6. Pets.com
Pets.com’s talking sock puppet mascot was intriguing enough to be featured in parades and Super Bowl commercials, but it didn’t give anyone incentive to buy their pet food on the Internet. Part of the problem was waiting for your order to be shipped. As C/Net aptly observes, “after they ordered kitty litter, a customer had to wait a few days to actually get it. And let’s face it, when you need kitty litter, you need kitty litter.” Pets.com dug themselves into an even deeper hole by offering huge shipping discounts to entice people to order. This negated the value of the few orders people did place, as even those were not ultimately profitable. In spite of these obvious red flags, Pets.com managed to raise $82.5 million in a February, 2000 IPO. Not surprisingly, though, the company collapsed a mere nine months later.
7. Boo
Boo.com showed the world that Internet startup failures could, indeed, go international. The United Kingdom-based online fashion retailer also testified to another startup-killing habit: using JavaScript doo-dads and quirky Flash-based navigation in order to dazzle and impress instead of fulfilling genuine consumer needs. These tactics make for slow-loading sites today, but they were downright fatal during the dial-up days of 1998-2000. Boo also underestimated the hassles of being a “global company”, such as dealing with the many different languages and tax structures of the various countries it attempted to do business in. The result was all too predictable. After a couple years of lackluster sales and unmet projections, Boo liquidated its assets in May, 2000 after blowing $160 million in venture funds.
8 . Kozmo
Billed by as “the shining example of a good idea gone bad”, Kozmo actually shocked many people by failing. The idea was to let city dwellers order late-night impulse items like movies and snacks that would be delivered free in an hour.
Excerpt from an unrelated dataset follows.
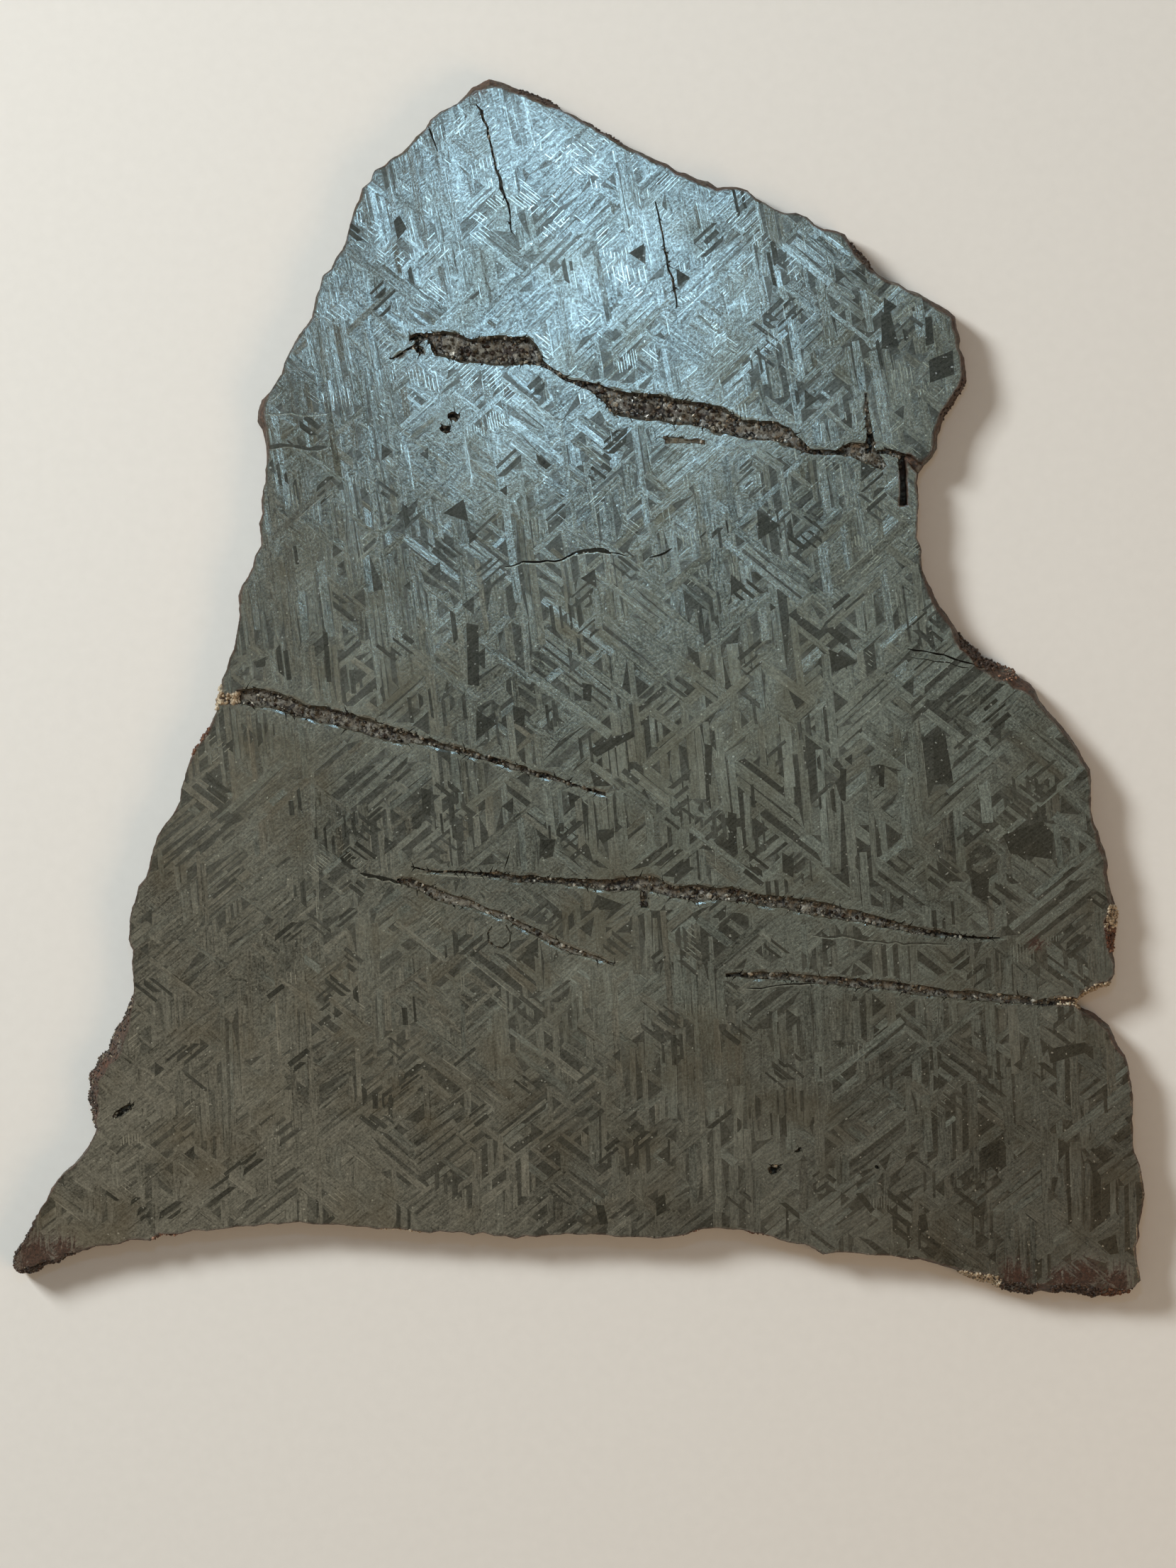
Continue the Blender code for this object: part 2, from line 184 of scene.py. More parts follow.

It was a big hit with its target market, but before long, Kozmo became a victim of its own success. The very thing that made it appealing – free, fast delivery – made the business model unsustainable. It was simply not possible to deliver items that cheap for free and still turn a profit. By the time Kozmo began charging for delivery it was already too late, and the $280 million in funding was lost when the company closed its doors in March, 2001.
9. Kibu
Kibu is one of the few Internet flame-outs that had the good sense to close up before burning through all the money it raised. They were mainly a victim of poor timing. By the time of their closing in October, 2000, investors had were beginning to get burned by the dot com crash and grew increasingly suspicious of dot com companies. Consequently, the big-name Silicon Valley investors who were backing Kibu promptly jumped ship on the company just as they were beginning to attract users from its target market. Many in the industry consider the Kibu abandonment a precursor to the end of the venture capital backed gravy train for Internet startups during this time.
10. Go.com
Not even the mighty Walt Disney Company could insulate itself from the shock of the dot com bust. Their briefly-successful Go.com portal (also known as the “Go Network”) was intended to be an all-service destination a la Yahoo, Lycos, and Alta-Vista. It seemed like a halfway decent idea at first, and Go even managed to partner with big-name content providers like ESPN and ABCNews. Unfortunately, being run by Disney placed restrictions (such as bans on mature content) on Go that none of the other portals had to contend with. As a result, the website was never able to recoup or justify the millions of dollars spent on promoting it. Go.com was shut down in Janurary, 2000 and Disney took a $790 million bath on the whole project.